• THE REQUEST:
All lines holding the string "materials" are to be shown.

────────

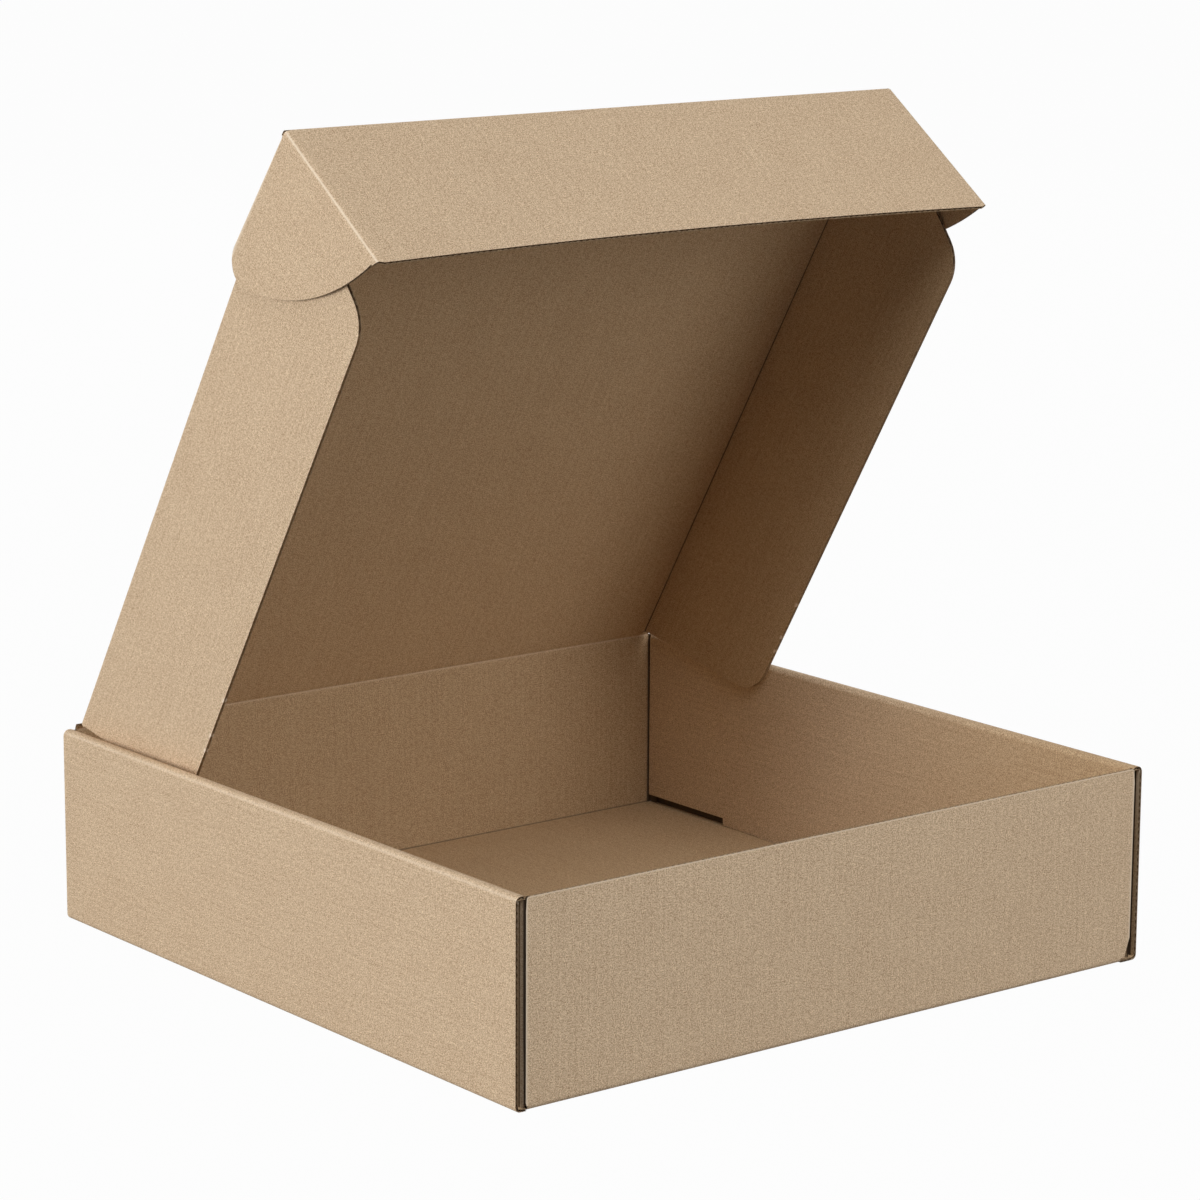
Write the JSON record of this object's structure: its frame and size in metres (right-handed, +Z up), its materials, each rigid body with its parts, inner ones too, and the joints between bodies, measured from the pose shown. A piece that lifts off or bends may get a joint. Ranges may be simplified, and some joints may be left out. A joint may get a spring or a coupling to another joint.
{
  "type": "bottle shipping box",
  "caption": "Corrugated roll-end mailer tray with double side walls and an attached lid, whose tuck flap, ears and side flaps lock it shut round bottles laid flat.",
  "frame": {"origin": "middle of the tray's underside, which is also the middle of the whole box's footprint", "axes": "+Z up, -Y towards the front wall that the tuck flap goes behind, +Y towards the lid's hinge crease, +X to the right seen from the front"},
  "size_m": [0.35, 0.346, 0.3793],
  "materials": {
    "tray_board": "matt",
    "lid_board": "matt",
    "flap_board": "matt",
    "tuck_board": "matt",
    "ear_board": "matt"
  },
  "bodies": {
    "tray": {"tray": "tray_board"},
    "lid": {"lid": "lid_board"},
    "left_side_flap": {"left_side_flap": "flap_board"},
    "right_side_flap": {"right_side_flap": "flap_board"},
    "tuck_flap": {"tuck_flap": "tuck_board"},
    "left_ear": {"left_ear": "ear_board"},
    "right_ear": {"right_ear": "ear_board"}
  },
  "joints": [
    {"name": "lid_hinge", "type": "hinge", "parent": "tray", "child": "lid", "pos_m": [0, 0.1715, 0.0893], "axis": [-1, 0, 0], "range_deg": [-58.7, 121.3]},
    {"name": "tuck_flap_hinge", "type": "hinge", "parent": "lid", "child": "tuck_flap", "pos_m": [0, -0.00389, 0.37777], "axis": [-1, 0, 0], "range_deg": [-15.5, 94.5]},
    {"name": "left_side_flap_hinge", "type": "hinge", "parent": "lid", "child": "left_side_flap", "pos_m": [-0.1652, 0.1715, 0.0893], "axis": [0, -0.5195, 0.8545], "range_deg": [0, 80]},
    {"name": "right_side_flap_hinge", "type": "hinge", "parent": "lid", "child": "right_side_flap", "pos_m": [0.1652, 0.1715, 0.0893], "axis": [0, 0.5195, -0.8545], "range_deg": [0, 80]},
    {"name": "left_ear_hinge", "type": "hinge", "parent": "tuck_flap", "child": "left_ear", "pos_m": [-0.167, -0.00389, 0.37777], "axis": [0, 0.8111, 0.585], "range_deg": [0, 90]},
    {"name": "right_ear_hinge", "type": "hinge", "parent": "tuck_flap", "child": "right_ear", "pos_m": [0.167, -0.00389, 0.37777], "axis": [0, -0.8111, -0.585], "range_deg": [0, 90]}
  ]
}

────────

• REPLY TO THE TASK:
Write the JSON record of this object's structure: its frame and size in metres (right-handed, +Z up), its materials, each rigid body with its parts, inner ones too, and the joints between bodies, measured from the pose shown. A piece that lifts off or bends may get a joint. Ranges may be simplified, and some joints may be left out. A joint may get a spring or a coupling to another joint.
  "materials": {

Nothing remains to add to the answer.